Akademisi Berharap Jaksa Agung Tidak Dijabat Anggota Parpol

Jokowi sudah melakukan kesalahan dengan menempatkan kader partai politik di posisi Menkumham.

ANT/RED
Bacaan 2 Menit

"Jokowi tidak boleh salah memilih jaksa agung mengingat pos jabatan tersebut sangat penting dan strategis dalam penegakan hukum. Jaksa agung harus berintegritas, memiliki kapasitas, paham teknis hukum, dan terbebas dari konflik kepentingan," katanya.

Menurut Rudolfus, harapan masyarakat yang telah diberikan kepada Jokowi dan Jusuf Kalla dalam konteks penegakan hukum dan pemberantasan korupsi di negera ini, harus benar-benar dilaksanakan dan harus menjadi agenda pokok.

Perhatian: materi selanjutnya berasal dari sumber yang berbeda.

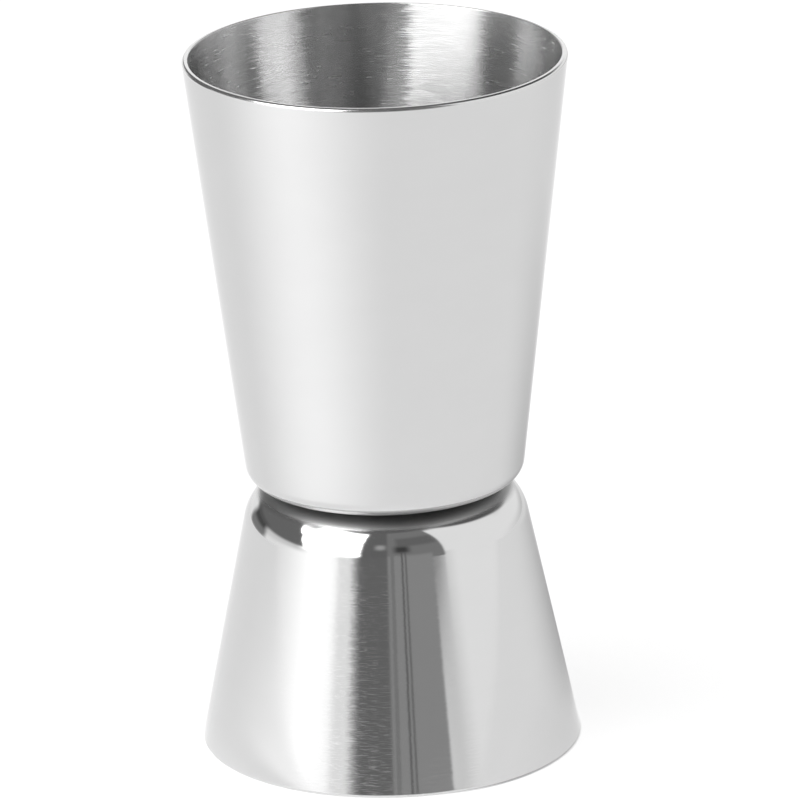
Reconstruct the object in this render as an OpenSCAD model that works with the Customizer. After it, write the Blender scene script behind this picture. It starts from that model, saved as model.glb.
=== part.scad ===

Oleh karena itu, katanya, hal tersebut harus diperlihatkan dalam sejumlah langkah strategis, termasuk penempatan pejabat di institusi penegakan hukum, seperti di Kejaksaan Agung tersebut. "Jadi Jokowi jangan hanya bicara soal penegakan hukum, tetapi juga harus bisa buktikan dengan laku tindakan saat penempatan pejabatnya," kata Rudolfus.

Secara kelembagaan, katanya, kejaksaan merupakan institusi yang "mengeksekusi" upaya penegakan hukum sehingga harus dipimpin oleh figur yang gigih berjalan di atas aturan. "Tidak mudah terpengaruh dan diintervensi dan punya integritas baik," katanya.

Dia mengatakan langkah awal Jokowi menempatkan Yasonna Hamonangan Laoly, seorang kader PDI Perjuangan sebagai Menteri Hukum dan HAM, menjadi suatu "kesalahan" sehingga tidak boleh lagi terulang di institusi penegak hukum lainnya, seperti Kejaksaan Agung.

"Saya kira Menkum HAM yang dijabat seorang anggota partai politik, harus menjadi catatan khusus dan harus terus diawasi," kata Rudolfus.

Sebelumnya, Koordiantor Badan Pekerja Indonesia Corruption Watch (ICW) Ade Irawan menolak politisi Partai Nasional Demokrat (Nasdem) HM Prasetyo sebagai jaksa agung.